No. You need the dimensions of each item or the coverage per item. Count without size does not define area.
What if my item is not rectangular?
Use the appropriate geometric formula for one piece, then multiply by the total number. For example, circles, triangles, or irregular products require a different per-piece area calculation.
Should I round up?
For purchasing, yes. Materials are often sold by the box, bundle, or full piece. It is safer to round up after adding waste.
What if the product label shows coverage per carton?

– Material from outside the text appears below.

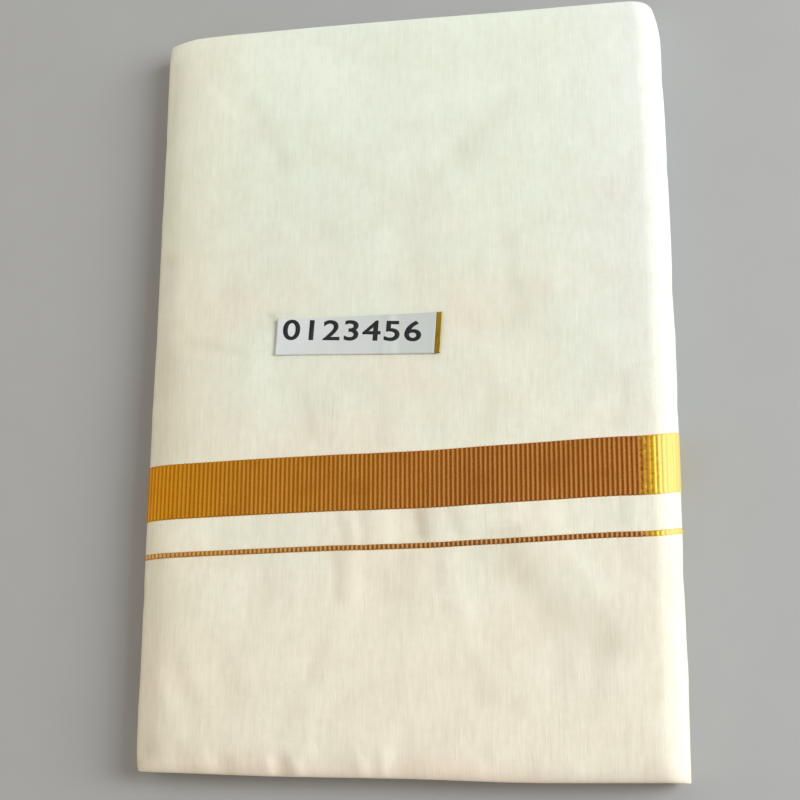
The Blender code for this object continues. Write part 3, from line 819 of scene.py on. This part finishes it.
def inner_layers():
    """The strips inside the pack: one rounded solid, a folded edge for each strip at both ends."""
    strips = len(STRIP_SETBACKS)
    levels = np.concatenate([(index + np.array(LOOP_SHARES)) / strips for index in range(strips)] + [[1.0]])
    strip = np.minimum((levels * strips + 1e-6).astype(int), strips - 1)
    setback = np.array(STRIP_SETBACKS)[strip] * MM + loop_setback(levels * strips - strip) + SHARED_SETBACK
    near_rows, far_rows = -(HALF_LENGTH - setback) + NEAR_END_SETBACK, HALF_LENGTH - setback
    ends = [strip_rows(rows, levels, strip, end) for rows, end in ((near_rows, -1), (far_rows, 1))]
    stations = np.linspace(-HALF_LENGTH + 5 * MM, HALF_LENGTH - 5 * MM, INNER_ROWS)
    outline = strip_rows(stations, 0 * stations)
    sides = np.array([strip_rows(stations, 0 * stations + level)[:, [0, -1]] for level in levels[1:]])
    upper, lower = sides[:, :, 1].transpose(1, 0, 2), sides[-2::-1, :, 0].transpose(1, 0, 2)
    body = np.concatenate((outline, upper, lower), axis=1)
    points = np.concatenate((ends[0].reshape(-1, 3), ends[1].reshape(-1, 3), body.reshape(-1, 3)))
    size = ends[0].shape[0] * ends[0].shape[1]
    faces = []

    def quads(numbers, closed=False):
        after = np.roll(numbers, -1, axis=1) if closed else numbers[:, 1:]
        here = numbers if closed else numbers[:, :-1]
        faces.extend(np.stack((here[:-1], after[:-1], after[1:], here[1:]), axis=-1).reshape(-1, 4).tolist())

    rings = []
    for start in (0, size):
        numbers = start + np.arange(size).reshape(ends[0].shape[:2])
        quads(numbers)
        rings.append(np.concatenate((numbers[0], numbers[1:, -1], numbers[-2:0:-1, 0])))
    inside = 2 * size + np.arange(body.shape[0] * body.shape[1]).reshape(body.shape[:2])
    quads(np.concatenate((rings[0][None], inside, rings[1][None])), closed=True)
    mesh = bpy.data.meshes.new("inner_layers")
    mesh.from_pydata(points.tolist(), [], faces)
    shape = bmesh.new()
    shape.from_mesh(mesh)
    bmesh.ops.remove_doubles(shape, verts=shape.verts, dist=0.003 * MM)
    layer = shape.loops.layers.uv.new("cloth")
    for face in shape.faces:
        for corner in face.loops:
            place = corner.vert.co
            corner[layer].uv = (place.x + place.z, place.y + place.z * 0.3)
    shape.to_mesh(mesh)
    shape.free()
    return tidy_object("inner_layers", mesh)


def rib_tree():
    """Raises woven ribs on a strip that carries its path length and how ribbed it is."""
    tree = bpy.data.node_groups.new("woven ribs", "GeometryNodeTree")
    sizes = (("Rib pitch", RIB_PITCH), ("Rib height", RIB_HEIGHT), ("Crest sharpness", RIB_SHARPNESS),
             ("Edge step", RIB_EDGE_STEP))
    tree.interface.new_socket("Geometry", in_out="INPUT", socket_type="NodeSocketGeometry")
    for title, value in sizes:
        tree.interface.new_socket(title, in_out="INPUT", socket_type="NodeSocketFloat").default_value = value
    tree.interface.new_socket("Finish", in_out="INPUT", socket_type="NodeSocketMaterial")
    tree.interface.new_socket("Geometry", in_out="OUTPUT", socket_type="NodeSocketGeometry")
    nodes = Nodes(tree)
    given = nodes.add("NodeGroupInput")
    path, ribbed, edge = (
        nodes.add("GeometryNodeInputNamedAttribute", {"data_type": "FLOAT"}, {"Name": title})
        for title in ("path", "ribbed", "edge"))
    rib = (path * math.pi / given.other("Rib pitch")).sine().size() ** given.other("Crest sharpness")
    raised = rib * ribbed * given.other("Rib height")
    normal = nodes.add("GeometryNodeInputNormal")
    lift = nodes.add("ShaderNodeVectorMath", {"operation": "SCALE"}, {0: normal, "Scale": raised})
    step = nodes.add("ShaderNodeCombineXYZ", {}, {"Y": rib * edge * given.other("Edge step")})
    offset = nodes.add("ShaderNodeVectorMath", {"operation": "ADD"}, {0: lift, 1: step})
    moved = nodes.add("GeometryNodeSetPosition", {}, {"Geometry": given, "Offset": offset})
    plain = nodes.add("GeometryNodeRealizeInstances", {}, {"Geometry": moved})
    done = nodes.add("GeometryNodeSetMaterial", {}, {"Geometry": plain, "Material": given.other("Finish")})
    nodes.add("NodeGroupOutput", {}, {"Geometry": done})
    return tree


def grown(piece, tree, **inputs):
    """Runs a geometry tree on a piece and keeps its result as the piece's plain mesh."""
    modifier = piece.modifiers.new(tree.name, "NODES")
    modifier.node_group = tree
    for item in tree.interface.items_tree:
        title = item.name.replace(" ", "_")
        if item.in_out == "INPUT" and title in inputs:
            modifier[item.identifier] = inputs[title]
    result = plain_mesh(piece)
    piece.modifiers.remove(modifier)
    piece.data = result


def ribbed_strip(name, near, far, material, tree, rows):
    """A woven metallic strip round the whole pack, its ribs on all but the underside."""
    under, front = columns_for(UNDER_STEP, RIBBED_STEP)
    margins = np.array((0.0, 0.2, 0.5)) * MM
    inside = np.linspace(near + 0.9 * MM, far - 0.9 * MM, rows)
    along = np.concatenate((near + margins, inside, far - margins[::-1]))
    rows = len(along)
    sunk = np.minimum(1, np.minimum(along - near, far - along) / (0.5 * MM))[:, None]
    path = cloth_surface(along[rows // 2:rows // 2 + 1], 0.0, under, front, FINE_TURN_STEPS)[0][0]
    travelled = path_lengths(path)
    start = travelled[FINE_TURN_STEPS + 1 + len(under) + RIBS_START_STEPS]
    ribs = int((travelled[-1] - start) / RIB_PITCH)
    first = travelled[-1] - ribs * RIB_PITCH
    fine = np.concatenate((travelled[travelled < first - 0.5 * MM],
                           np.linspace(first, travelled[-1], ribs * RIB_COLUMNS + 1)))

    def skin(lift):
        coarse = cloth_surface(along, 0.0, under, front, FINE_TURN_STEPS, lift)[0]
        rows_of_axes = [[np.interp(fine, travelled, row[:, axis]) for axis in range(3)] for row in coarse]
        return np.stack(rows_of_axes).transpose(0, 2, 1)

    outer, inner = skin((0.1 * sunk - 0.03) * MM), skin(-0.15 * MM)
    grid = np.concatenate((outer, inner[::-1]))
    spots = np.broadcast_to(fine, grid.shape[:2])
    sides = np.concatenate((along, along[::-1]))
    on = np.concatenate((sunk[:, 0], np.zeros(rows)))[:, None] * (spots >= first)
    edge = np.zeros(2 * rows)
    edge[[0, -1]], edge[[rows - 1, rows]] = -1.0, 1.0
    uvs = np.stack((spots - first, np.broadcast_to(sides[:, None], grid.shape[:2])), axis=-1)
    carried = {"path": spots - first, "ribbed": on.astype(float), "edge": edge[:, None] * (spots >= first)}
    strip = lofted(name, grid, uvs, attributes=carried)
    grown(strip, tree, Rib_pitch=RIB_PITCH, Rib_height=RIB_HEIGHT, Finish=material)
    return strip


def label_height(across_label, along_label):
    """Height of the label's paper over the front, where its corners and edges lift."""
    end_share = np.clip(np.abs(across_label) / (LABEL_SIZE[0] / 2), 0, 1.1)
    side_share = np.clip(np.abs(along_label) / (LABEL_SIZE[1] / 2), 0, 1.1)
    curl = 0.1 * MM * side_share ** 2 + 0.25 * MM * end_share ** 8
    from_corner = np.hypot(across_label + LABEL_SIZE[0] / 2, along_label - LABEL_SIZE[1] / 2)
    corner = np.clip(1 - from_corner / (16 * MM), 0, 1)
    creases = 0
    for place, lean, half_width, rise in LABEL_CREASE_ROWS:
        off = (across_label - place * MM - lean * along_label) / (half_width * MM)
        creases = creases + rise * MM * np.exp(-off ** 2)
    return 0.35 * MM + curl + 0.8 * MM * corner ** 2 + creases


def on_label(across_label, along_label, lift):
    """Points at places of the label, counted from its middle. It is a little wider at its right end."""
    outward = across_label / (LABEL_SIZE[0] / 2)
    along_label = along_label * (LABEL_EVEN_WIDTH + LABEL_TAPER * outward) + LABEL_TILT * outward
    across = LABEL_CENTRE[0] + across_label * math.cos(LABEL_TURN) - along_label * math.sin(LABEL_TURN)
    along = LABEL_CENTRE[1] + across_label * math.sin(LABEL_TURN) + along_label * math.cos(LABEL_TURN)
    height = thickness_at(along) + front_relief(across, along) + label_height(across_label, along_label)
    return placed(across, along, height + lift)


def label_sheet(name, start, end, thickness, lift=0.0):
    """A thin closed piece of the label between two places across it."""
    across = np.linspace(start, end, max(6, round((end - start) / LABEL_STEP)))
    along = np.linspace(-LABEL_SIZE[1] / 2, LABEL_SIZE[1] / 2, LABEL_ROWS)
    top, bottom = (on_label(across[None, :], along[:, None], lift + level) for level in (thickness, 0.0))
    return lofted(name, np.concatenate((top, bottom[::-1])))


def thicken_outline(shape, amount):
    """Moves the outline of a flat shape outwards by an amount."""
    pushes = {}
    for edge in shape.edges:
        if edge.is_boundary:
            start, end = (vert.co for vert in edge.verts)
            out = Vector((end.y - start.y, start.x - end.x, 0)).normalized()
            if out.dot(edge.link_faces[0].calc_center_median() - start) > 0:
                out.negate()
            for vert in edge.verts:
                pushes.setdefault(vert, []).append(out)
    for vert, ways in pushes.items():
        mean = sum(ways, Vector()).normalized()
        vert.co += mean * amount / max(0.6, mean.dot(ways[0]))


def printed_digits(name, start, width, cap, along_middle, slope):
    """Plain digits 0 to 6 in a row, lying on the label."""
    curve = bpy.data.curves.new(name, "FONT")
    curve.body = "0123456"
    curve.size, curve.resolution_u = 1.0, 6
    curve.space_character = 1.1
    holder = linked(name, curve)
    flat = plain_mesh(holder)
    bpy.data.objects.remove(holder)
    shape = bmesh.new()
    shape.from_mesh(flat)
    thicken_outline(shape, 0.017)
    spots = np.array([vert.co[:2] for vert in shape.verts])
    low, high = spots.min(axis=0), spots.max(axis=0)
    for vert in shape.verts:
        across = start + (vert.co.x - low[0]) / (high[0] - low[0]) * width
        level = ((vert.co.y - low[1]) / (high[1] - low[1]) - 0.5) * cap
        widening = LABEL_EVEN_WIDTH + LABEL_TAPER * across / (LABEL_SIZE[0] / 2)
        vert.co = (across, along_middle + slope * across + level / widening, 0)
    cuts_across = [((place, 0, 0), (1, 0, 0)) for place in np.arange(start, start + width, DIGIT_STEP)]
    cuts_along = [((0, place, 0), (0, 1, 0)) for place in np.arange(-9 * MM, 9 * MM, DIGIT_STEP)]
    for point, way in cuts_across + cuts_along:
        bmesh.ops.bisect_plane(shape, geom=shape.verts[:] + shape.edges[:] + shape.faces[:],
                               plane_co=point, plane_no=way)
    bmesh.ops.remove_doubles(shape, verts=shape.verts[:], dist=0.012 * MM)
    bmesh.ops.dissolve_degenerate(shape, edges=shape.edges[:], dist=0.005 * MM)
    spots = np.array([vert.co[:2] for vert in shape.verts])
    for vert, point in zip(shape.verts, on_label(spots[:, 0], spots[:, 1], 0.24 * MM)):
        vert.co = point
    grown_faces = bmesh.ops.extrude_face_region(shape, geom=shape.faces[:], use_keep_orig=True)
    for item in grown_faces["geom"]:
        if isinstance(item, bmesh.types.BMVert):
            item.co.z -= 0.05 * MM
    shape.verts.sort(key=lambda vert: vert.co.dot(SORT_WAY))
    shape.faces.sort(key=lambda face: face.calc_center_median().dot(SORT_WAY))
    shape.to_mesh(flat)
    shape.free()
    return tidy_object(name, flat)


def lamp(name, place, aim, size, power, colour):
    """A soft rectangular studio light."""
    light = bpy.data.lights.new(name, "AREA")
    light.shape, light.size, light.size_y = "RECTANGLE", size[0], size[1]
    light.energy, light.color = power, colour
    holder = linked(name, light)
    holder.location = place
    way = Vector(aim) - Vector(place)
    holder.rotation_euler = way.to_track_quat("-Z", "Y").to_euler()


def studio():
    """Pale floor, soft light and the photograph's camera."""
    bpy.ops.mesh.primitive_grid_add(x_subdivisions=4, y_subdivisions=4, size=8, location=(0, 0, 0))
    floor = bpy.context.object
    floor.name = "floor"
    for vert in floor.data.vertices:
        vert.co.z = -0.05 * MM
    floor.data.materials.append(floor_finish("studio floor"))
    world = bpy.data.worlds.new("studio")
    world.use_nodes = True
    background = world.node_tree.nodes["Background"].inputs
    background["Color"].default_value, background["Strength"].default_value = WORLD_COLOUR, WORLD_STRENGTH
    bpy.context.scene.world = world
    for row in LAMPS:
        lamp(*row)
    camera = linked("camera", bpy.data.cameras.new("camera"))
    camera.data.sensor_width = SENSOR_MM
    camera.data.lens = FOCAL_PIXELS * SENSOR_MM / PHOTO_PIXELS
    camera.data.clip_start, camera.data.clip_end = 0.01, 20
    camera.location = CAMERA_PLACE
    camera.rotation_euler = [math.radians(angle) for angle in CAMERA_TURNS]
    bpy.context.scene.camera = camera
    bpy.context.scene.view_settings.view_transform = "Standard"


def dress():
    """Makes every visible piece and ties it to the frame."""
    # Each cotton's second colour is its first with painted shade: warmer and darker, for the light falling
    # off towards the near end
    cotton = cotton_finish("ivory cotton", (0.832, 0.882, 0.79, 1), (0.872, 0.828, 0.7, 1))
    # The inner layers' cotton is a darker copy of the outer one: painted shade in the gaps between the layers
    inner = cotton_finish("inner cotton", (0.8, 0.78, 0.68, 1), (0.8, 0.74, 0.61, 1))
    zari, pale_zari = zari_finish("zari thread"), zari_finish("thin zari thread", 0.45)
    cloth, round_length = outer_cloth()
    layers = inner_layers()
    tree = rib_tree()
    band = ribbed_strip("zari_border", BAND_NEAR, BAND_FAR, zari, tree, BAND_ROWS)
    line = ribbed_strip("zari_thin_line", LINE_NEAR + 0.1 * MM, LINE_FAR - 0.1 * MM, pale_zari, tree,
                        LINE_ROWS)
    half = LABEL_SIZE[0] / 2
    paper = label_sheet("label_paper", -half, half, LABEL_PAPER_THICKNESS)
    foil = label_sheet("label_gold_strip", half - 0.3 * MM, half + STRIP_WIDTH, 0.22 * MM, 0.02 * MM)
    digits = printed_digits("label_digits", **DIGITS_ROW)
    for piece, material, nodes, slot in (
        (cloth, cotton, ("upper_cloth", "middle_cloth", "lower_cloth"), "cotton"),
        (layers, inner, ("folded_layers",), "inner_cotton"),
        (band, None, ("zari_band",), "zari"),
        (line, None, ("zari_line",), "zari"),
        (paper, paper_finish("label paper"), ("size_label",), "label_paper"),
        (foil, foil_finish("label foil"), ("label_strip",), "label_foil"),
        (digits, ink_finish("label ink"), (), "label_paper"),
    ):
        if material:
            piece.data.materials.append(material)
        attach(piece, "root")
        if nodes:
            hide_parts(*nodes)


dress()
studio()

If coverage per carton is available, you can compare your required total square feet against carton coverage. That is often the fastest ordering method.
Final Takeaway
To calculate sq feet from total number accurately, combine the piece count with the dimensions of each piece, convert everything into square feet, and then apply any needed waste factor. That method works across tile, flooring, pavers, panels, mats, and many other building materials. If you want a fast answer without manual conversion steps, use the calculator above. It gives you the net square footage, extra waste area, and final ordering area in one clean workflow.
Note: This calculator assumes each piece is rectangular and all pieces are the same size. For cartons with mixed sizes or irregular products, use manufacturer coverage data for best accuracy.